Not many student athletes can say they earned a state championship medal as a freshman like Sullivan, but she has no plans to slow her training. She said this summer the coaches taught her how to play nearly every position, except catcher, and she is particularly excited to take her experience to the Falcons in the spring as a sophomore.

Michael Sullivan, Peyton’s father, said his daughter progressed tremendously this season. “She’s developing into a very skilled player, and she is much more confident as a person,” he said. “Peyton didn’t even want to play in eighth grade; now she can’t wait to play. As a parent, I see Mere and Kelly care so much about these kids, and their success with them is astonishing. It’s not just a sport; [Mere and Kelly] make it feel like a family.”

Meredith Lapati’s daughter, Gina, will be a freshman this fall at SPHS. Gina feels playing softball for McAlister and Burke for two years has prepared her well for high school softball and future years on a travel softball team.
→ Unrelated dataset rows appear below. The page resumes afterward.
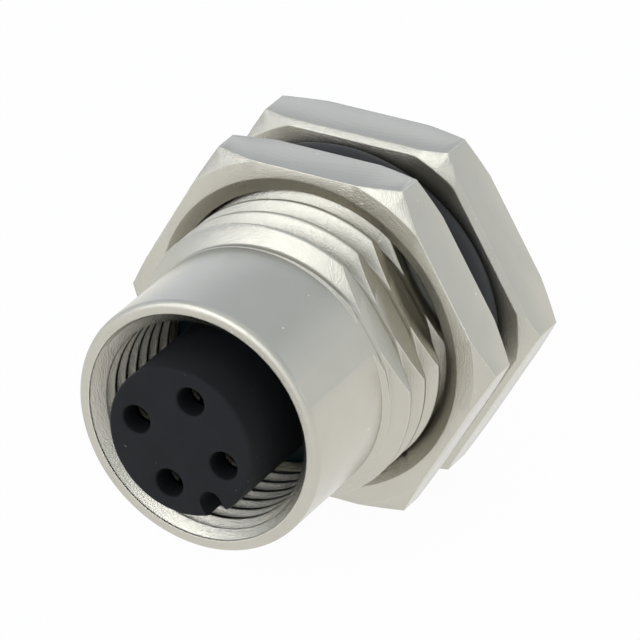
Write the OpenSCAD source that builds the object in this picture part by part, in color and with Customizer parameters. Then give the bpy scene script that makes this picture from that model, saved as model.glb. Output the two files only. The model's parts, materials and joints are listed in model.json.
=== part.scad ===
// Four-way female circular connector with an M12 coupling thread, for a panel.
// It is pushed through the panel from behind and held by a lock nut in front.
// Millimetres.  The axis runs along Y and the mating face looks towards -Y.
// The origin is on the axis, at the sealing face of the hex flange.
// Both threads are plain cylinders here: the coupling thread at its minor
// diameter, the panel thread at its major diameter.

/* [Coupling thread, inside the front] */
// Nominal diameter of the coupling thread
coupling_d = 12; // [10:0.5:16]
// Pitch of the coupling thread
coupling_pitch = 1; // [0.5:0.25:1.5]
// Depth from the rim to the shoulder the mating seal lies on
socket_depth = 7.9; // [5:0.1:12]
// Width of the entry chamfer, across its radius
mouth_chamfer_w = 0.65; // [0.2:0.05:0.9]
// Depth of the entry chamfer, along the axis
mouth_chamfer_depth = 0.6; // [0.2:0.05:1.5]
// Length of the relief groove between the thread and that shoulder
relief_len = 1.1; // [0.9:0.1:3]
// Depth of the relief groove below the thread's major diameter
relief_depth = 0.05; // [0:0.05:0.3]

/* [Shell] */
// Wall of the sleeve in front of the panel thread
sleeve_wall = 1.3; // [1.1:0.05:3]
// Length of that sleeve
sleeve_len = 6.4; // [5:0.1:15]
// Rounding of the rim's outer edge
rim_round = 0.35; // [0.1:0.05:0.4]
// Height of the panel thread over the sleeve
thread_height = 0.85; // [0.4:0.05:1.5]
// Length of the panel thread with its undercut
thread_len = 9.08; // [7.5:0.02:20]
// How far the milled flat bites into the sleeve
flat_bite = 0.05; // [0.05:0.05:0.3]
// Angle of the milled flat, up from +X
flat_angle = 30; // [0:0.5:60]
// Thickness of the shoulder between the socket and the rear bore
shoulder_t = 1.2; // [0.8:0.1:2]
// Wall between the milled flat and the rear bore
rear_wall = 0.75; // [0.6:0.05:1]
// Depth of the seal's undercut below the thread's crests
undercut_depth = 0.65; // [0.3:0.05:0.8]
// Thickness of the hex flange
flange_t = 2.85; // [2:0.05:6]
// Edge chamfer on the flange's front
flange_chamfer = 0.25; // [0.1:0.05:0.5]
// Length of the round collar behind the flange
collar_len = 1.2; // [1:0.1:4]
// Wall of that collar
collar_wall = 1.1; // [0.8:0.1:2]

/* [Lock nut] */
// Thickness of the nut
nut_t = 2.55; // [1.5:0.05:4]
// Metal between the panel thread's crests and a flat of either hexagon
hex_wall = 1.4; // [1.3:0.05:3]
// How far the 30 degree chamfers run along each hexagon's corners
corner_chamfer = 0.55; // [0.1:0.05:0.7]
// Gap between the nut and the panel seal
nut_to_seal = 0.36; // [0.3:0.02:0.8]
// Radial clearance of the nut over the panel thread's crests
nut_clearance = 0.05; // [0.02:0.01:0.1]
// Width of the nut's countersink, across its radius
countersink_w = 0.85; // [0.2:0.05:1]

/* [Contact carrier] */
// Diameter of the circle the contacts stand on
contact_circle_d = 5; // [5:0.1:7]
// How far the carrier's nose stands out of the rim
nose_proud = 1.64; // [0:0.02:3]
// Plastic between a contact's hole and the side of the nose
nose_wall = 0.5; // [0.4:0.05:1]
// Angle of the first contact, up from +X
first_contact_angle = -15; // [-30:1:0]
// Diameter of the entry hole in front of a contact
entry_d = 1.5; // [1.3:0.05:1.6]
// Thickness of the lip that holds a contact's front
lip_t = 1.2; // [0.6:0.1:2]
// How much wider the nose's foot is, which centres the mating seal
foot_step = 0.2; // [0.05:0.05:0.3]
// How far that foot starts in front of the mating seal
foot_lead = 0.1; // [0.05:0.05:0.5]
// Width of the key groove in the side of the nose
key_w = 1.24; // [0.8:0.02:1.3]
// Depth of the key groove, in from the side of the nose
key_depth = 1.27; // [0.8:0.01:1.5]
// Length of the key groove, back from the face
key_len = 7; // [4:0.1:8]
// Plastic between a contact's tail and the side of the rear boss
boss_wall = 1.2; // [0.8:0.1:1.2]
// How far the rear boss stands out of the shell
boss_proud = 0.5; // [0:0.1:3]
// Radial clearance of the foot in the shoulder, and of the body in the shell
carrier_clearance = 0.05; // [0.02:0.01:0.1]

/* [Contacts] */
// Diameter of the pin that plugs in
pin_d = 1; // [0.9:0.05:1.3]
// Radial clearance round that pin
pin_clearance = 0.02; // [0.01:0.01:0.04]
// Depth of the socket for the pin
pin_depth = 6.5; // [5:0.1:8]
// Wall of the split barrel
barrel_wall = 0.42; // [0.25:0.01:0.45]
// Radial clearance of the barrel in the carrier, for the tines to spring
barrel_clearance = 0.06; // [0.03:0.01:0.1]
// Width of the slots between the tines
tine_slot = 0.2; // [0.1:0.02:0.25]
// Length of those slots
tine_len = 4.6; // [3:0.1:5]
// Height of the collar that stops a contact in its hole
stop_height = 0.2; // [0.15:0.05:0.3]
// Length of that collar
stop_len = 1; // [0.6:0.1:2]
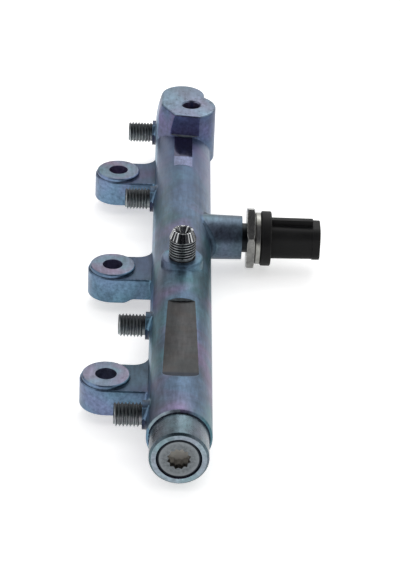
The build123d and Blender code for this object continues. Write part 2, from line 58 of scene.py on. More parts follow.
# Sizes of the forging in millimetres
rail_x, rail_z, barrel_r = 36.6, 11.7, 16.0
face_y, shoulder_y, collar_r = -178.7, -161.0, 14.4
bore_end_y, plug_thread_r = 176.0, 11.0
bolt_pitch, bolt_hole_r = 111.0, 5.3
lug_top, lug_end_x = 14.1, 22.0
pad_top, pad_r = 16.1, 12.0
outlet_ys, outlet_root_r = (-140.6, -55.7, 84.7, 169.6), 9.4
inlet_y, inlet_mouth_r = -13.2, 4.2
label_front_y, label_back_y = -129.7, -54.1
label_low_z, label_high_z = 24.85, 26.1
top_flat_y, top_flat_z = 96.8, 26.85
boss_top_z, facet_foot_z, mill_turn = 39.7, 27.35, radians(7.5)
boss_hole_x, boss_hole_y, boss_hole_r = 40.6, 150.8, 5.0
before_boss_y = 125.0                       # a little in front of the boss
sensor_y, sensor_thread_r, sensor_face_x = 42.5, 9.0, 69.4

# Threads, each from its foot to its tip, both measured from the barrel's axis
outlet_thread = dict(foot=18.1, tip=32.0, major=6.0, depth=1.07, pitch=1.75, relief=0.9, tip_r=5.1)
inlet_thread = dict(foot=17.7, tip=29.1, major=7.0, depth=0.92, pitch=1.5, relief=0.8, tip_r=6.9)
thread_lip = 0.05                           # plain wall kept at each end of a thread


def welded(node):
    """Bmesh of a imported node, its loose triangles joined, ready for editing."""
    bm = bmesh.new()
    bm.from_mesh(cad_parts[node].data)
    bmesh.ops.remove_doubles(bm, verts=bm.verts, dist=0.002 * mm)
    bmesh.ops.dissolve_degenerate(bm, edges=bm.edges, dist=0.001 * mm)
    return bm


def smooth_but_for_corners(bm, corner=32):
    """Shades a mesh smooth, with a hard edge wherever two faces meet at more than this angle."""
    for face in bm.faces:
        face.smooth = True
    for edge in bm.edges:
        edge.smooth = edge.is_manifold and edge.calc_face_angle(0) < radians(corner)


def made(bm, name, materials):
    """Turns a bmesh into an object with its materials."""
    mesh = bpy.data.meshes.new(name)
    bm.to_mesh(mesh)
    bm.free()
    piece = bpy.data.objects.new(name, mesh)
    bpy.context.scene.collection.objects.link(piece)
    for material in materials:
        mesh.materials.append(material)
    return piece


def finished(bm, name, materials, stands_for):
    """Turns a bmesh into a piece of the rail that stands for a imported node."""
    piece = made(bm, name, materials)
    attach(piece, "root")
    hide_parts(stands_for)


def helical_thread(major, depth, pitch, length, relief, tip_r):
    """Thread along +Z from z = 0, with a relief groove at its foot and a chamfer at its tip."""
    bm = bmesh.new()
    minor = major - depth
    ridge = ((0, minor), (0.11, minor), (0.44, major), (0.56, major), (0.89, minor), (1, minor))
    row = [bm.verts.new((r, 0, (share - 1) * pitch)) for share, r in ridge]
    for low, high in zip(row, row[1:]):
        bm.edges.new((low, high))
    around = 40
    turns = int(length / pitch) + 3
    bmesh.ops.spin(
        bm, geom=bm.verts[:] + bm.edges[:], cent=(0, 0, 0), axis=(0, 0, 1),
        dvec=(0, 0, pitch / around), angle=2 * pi * turns, steps=around * turns,
    )
    bmesh.ops.remove_doubles(bm, verts=bm.verts, dist=0.01 * mm)
    for level, side in ((0, -1), (length, 1)):
        bmesh.ops.bisect_plane(
            bm, geom=bm.verts[:] + bm.edges[:] + bm.faces[:], plane_co=(0, 0, level),
            plane_no=(0, 0, side), clear_outer=True,
        )
    for vert in bm.verts:
        r = hypot(vert.co.x, vert.co.y)
        limit = min(major, tip_r + max(length - vert.co.z, 0))
        if vert.co.z < relief:
            limit = min(limit, minor + 0.1 * mm)
        vert.co.x *= min(r, limit) / r
        vert.co.y *= min(r, limit) / r
    bmesh.ops.recalc_face_normals(bm, faces=bm.faces)
    return bm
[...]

“Gina has grown tremendously as a player with Mere and Kelly. They taught higher-level skills and provided a patient, supportive environment for the girls to practice those skills,” said Meredith. “They have provided honest feedback and afforded the girls a huge range of opportunities to improve as individuals and a team. My daughter has learned to accept feedback and make adjustments accordingly. She has grown to be more disciplined and confident in her abilities both on and off the field. Most importantly, she has fun whenever she is with her team and playing ball. She loves her softball family, and Mere and Kelly were instrumental in building that family.”

Burke’s daughter Nicole graduated from SPHS a couple years ago and is now playing softball in college. Neither McAlister nor Burke have daughters in the Green Hornets or SPHS softball programs. So what drives them?

“[The kids] do,” said McAlister. “They deserve the same opportunities I was blessed with. My travel coach was Pete Waskiewicz, a longtime coach at Mount de Sales, who just retired this year; and my dad, who coached at SPHS for a brief two years after Wayne Mook became athletic director. I love coaching because you can change lives,” added McAlister. “You get to give back to a sport that gave you everything. And, you get to watch athletics give so much to these kids.”

After pouring so much energy and emotion into the Falcon’s state-championship run, McAlister and Burke’s commitment to Green Hornets never wavered. They would get off the field after a high school game or practice and come to Kinder for practice with their travel teams and work with them until 9:30pm to 10:00pm.

With coaches and kids who love the sport, work hard to improve and appreciate their time with one another, the futures of Green Hornets and SPHS softball programs are truly shining bright.